Título: Para o alto e avante
Autor: Grandelle, Renato
Fonte: O Globo, 31/12/2010, Ciência, p. 32

Brasil ingressa na mais produtiva associação astronômica do mundo

OBrasil ganhou o passe para integrar uma das mais importantes associações mundiais de astronomia. O país será o primeiro membro do Observatório Europeu do Sul (ESO, na sigla em inglês) fora daquele continente. A adesão ao grupo, que ainda depende da aprovação do Congresso, foi assinada na quarta-feira pelo ministro de Ciência e Tecnologia, Sérgio Rezende, e pelo diretor-geral do ESO, Tim De Zeeuw. O acordo custará cerca de R$555 milhões, divididos em parcelas nos próximos dez anos. Um valor que, para o governo federal, mais do que compensa os benefícios proporcionados pela entidade.

Para a comunidade científica brasileira, a adesão ao ESO caiu dos céus. O país conta com cerca de 250 doutores em astronomia, e outros 250 mestres e estudantes de pós-graduação. Não é um grande contingente, mas, para os europeus, tem potencial de sobra.

- Para que um país se torne membro do ESO, precisa ter uma comunidade astronômica forte, motivada e bem preparada - ressalta De Zeeuw. - O Brasil está pronto para investir em ciência e tecnologia. Estou convencido de que contribuirá conosco. Esta adesão é um grande passo não só para o país, como também para a Europa.

Negociações quase fracassaram

Até a assinatura do acordo, anteontem em Brasília, foram dez meses de negociações. As conversas pareciam fadadas ao fracasso, dada a falta de acordo quando o assunto chegava às cifras. Inicialmente o ESO cobrou cerca de R$880 milhões para que o Brasil ingressasse no grupo. A contribuição de cada membro é ditada por seu PIB. O Ministério da Ciência e Tecnologia, no entanto, argumentou que o PIB per capita brasileiro é muito inferior aos de outros Estados-membros da associação. Em novembro, para surpresa até de autoridades do governo federal, De Zeeuw cortou a taxa quase pela metade.

O pagamento será efetuado durante a próxima década, com as parcelas crescendo gradualmente. No primeiro ano, o ESO cobrará apenas R$13 milhões - o equivalente a 0,16% do orçamento do Ministério de Ciência e Tecnologia em 2011.

- A anuidade é proporcional ao PIB, mas, no caso do Brasil, o crescimento da taxa será gradual, levando em conta o modesto PIB per capita do país e o fato de que levará algum tempo para que a indústria e os astrônomos brasileiros participem de fato do ESO - explica De Zeeuw.

Como integrante da entidade, o país terá o direito de usar os três observatórios mantidos pelo ESO no Chile - um deles, o Paranal, é o mais avançado do mundo.

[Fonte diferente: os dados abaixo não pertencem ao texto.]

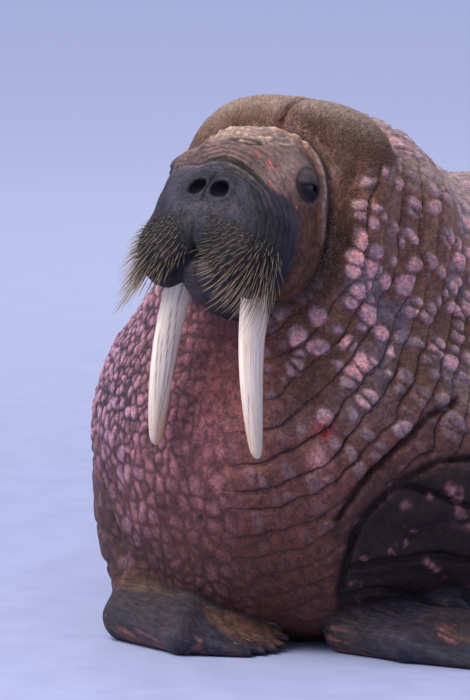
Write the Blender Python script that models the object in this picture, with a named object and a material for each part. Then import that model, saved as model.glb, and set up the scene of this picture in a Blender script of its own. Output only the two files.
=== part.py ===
"""A life-size model of a bull walrus, sitting up on its foreflippers.

Metres, +Z up, the floor at Z = 0. The animal faces -Y, so its own left side is +X.
Flesh is made of rounded masses that melt into each other; every mass has a named size.
"""

import math

import bmesh
import bpy
import numpy as np
from mathutils import Vector

GAP = 0.0003  # clear space between neighbouring solids
RNG_SEED = 11

# Head: the point midway between the eyes, and how far the nose is lifted.
EYES_MID = (0.046, -0.185, 1.138)
HEAD_PITCH = math.radians(20)
HEAD_ROLL = math.radians(2)
EYE_RADIUS = 0.024
LID_RADIUS = 0.033
EYE_PLACE = (0.165, 0.004, -0.022)  # left, forward, up of EYES_MID
EYE_SLIT = (0.060, 0.026, 0.0085)
NOSTRIL = (0.026, 0.142, -0.082)
NOSTRIL_RADII = (0.018, 0.034, 0.021)

# Whiskers stand on two pads; angles are seen from each pad's middle.
PAD = (0.092, 0.070, -0.220)
PAD_RADII = (0.096, 0.090, 0.096)
WHISKER_ROWS = 6
WHISKERS_IN_ROW = 6
WHISKER_LENGTH = (0.030, 0.115)  # by the nose, and at the low outer corner
WHISKER_RADIUS = 0.0020

# Round bosses of thick skin on the neck and chest
BOSSES = 80
BOSS_RADIUS = (0.016, 0.028)
BOSS_HEIGHT = 0.009

# Tusks
TUSK_LENGTH = 0.44
TUSK_RADIUS = 0.033
TUSK_ROOT = (0.096, 0.014, -0.227)
TUSK_SPLAY = math.radians(5.5)
TUSK_RAKE = math.radians(13)
TUSK_BEND = 0.030
TUSK_RINGS = 16

# Where the body is parted: a point, and the way out of the length before it
GROUND = ((0, 0, 0), (0, 0, -1))
THROAT = ((0, 0.05, 0.78), (0, 0.45, -0.89))
WITHERS = ((0, 0.66, 0), (0, 1, 0))
LOINS = ((0, 1.45, 0), (0, 1, 0))
BROW = 0.050  # forward of EYES_MID, across the head
NAPE = -0.150

# Hood of skin round the back of the head, in the head's axes
HOOD = (0.026, -0.150, -0.042)
HOOD_RADII = (0.202, 0.186)
HOOD_THICKNESS = 0.060
HOOD_SQUARENESS = 3.2  # 2 is an oval, and more is squarer

# Flippers: wrist, knuckle and tip of the first and of the last digit
FORE_RIGHT = {
    "front": ((-0.285, -0.190, 0.046), (-0.070, -0.285, 0.034), (0.085, -0.240, 0.009)),
    "back": ((-0.266, -0.100, 0.132), (-0.115, -0.130, 0.122), (0.112, -0.115, 0.028)),
}
FORE_LEFT = {
    "front": ((0.240, -0.060, 0.046), (0.430, -0.100, 0.034), (0.660, -0.100, 0.009)),
    "back": ((0.260, 0.050, 0.115), (0.450, 0.070, 0.100), (0.700, 0.120, 0.026)),
}
HIND = {
    "front": ((0.210, 2.270, 0.045), (0.370, 2.180, 0.030), (0.560, 2.060, 0.009)),
    "back": ((0.230, 2.400, 0.050), (0.420, 2.400, 0.036), (0.640, 2.330, 0.009)),
}
DIGITS = 5
FORE_RADII = (0.050, 0.012)  # of a digit at its wrist and at its tip
HIND_RADII = (0.045, 0.012)

# Arms: side, shoulder and its half sizes, elbow and wrist
ARMS = {
    "left": (
        1, (0.37, 0.22, 0.38), (0.17, 0.29, 0.27), (0.40, 0.21, 0.27), (0.27, 0.04, 0.13),
        FORE_LEFT,
    ),
    "right": (
        -1, (0.34, 0.14, 0.34), (0.14, 0.28, 0.28), (0.34, 0.08, 0.25), (0.27, -0.09, 0.13),
        FORE_RIGHT,
    ),
}
ANKLES = ((0.16, 2.12, 0.13), (0.235, 2.33, 0.06), 0.12, 0.060)
TAIL = ((0, 2.40, 0.13), (0, 2.60, 0.055), 0.055, 0.022)


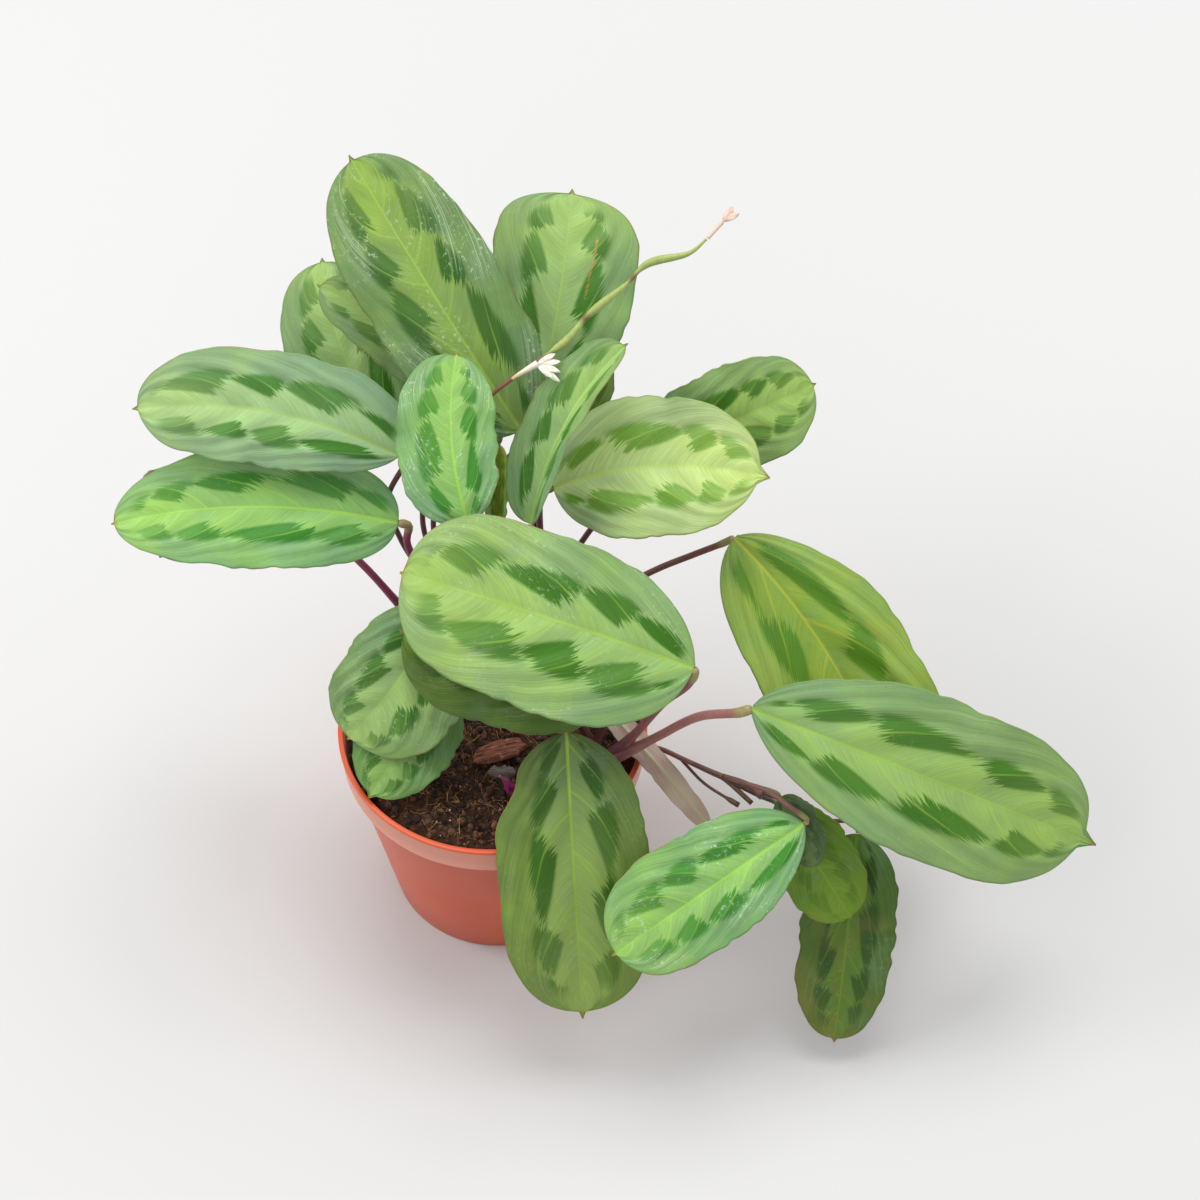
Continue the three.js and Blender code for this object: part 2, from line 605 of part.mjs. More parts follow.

É um presente e tanto para o Brasil, que conta com apenas uma estrutura semelhante: o Laboratório Nacional de Astrofísica, em Itajubá (MG), tão tímido que serve mais a treinamentos do que para a prática profissional.

O Chile receberá, ainda, o Telescópio Extremamente Grande (E-ELT), cuja concepção está em fase final. A estrutura terá 42 metros de altura e deve ser inaugurada em 2020. O Brasil enviará profissionais de engenharia e astronomia para contribuir com sua construção.

Outras empresas nacionais também acompanham de perto o projeto. Com o país aceito no ESO, suas construtoras poderão participar de licitações - e algumas já manifestaram interesse em edificar, por exemplo, as estruturas metálicas do novo telescópio. O desenvolvimento tecnológico proporcionado por essa experiência contribuiria para outros setores científicos, além da astronomia.

De Zeeuw revela que o ESO foi procurado por "vários países" interessados em juntar-se à associação, mas, atualmente, não há outras negociações em andamento.

- Estamos abertos a conversas, mas fomos fundados como uma organização europeia e continuaremos assim - assinala.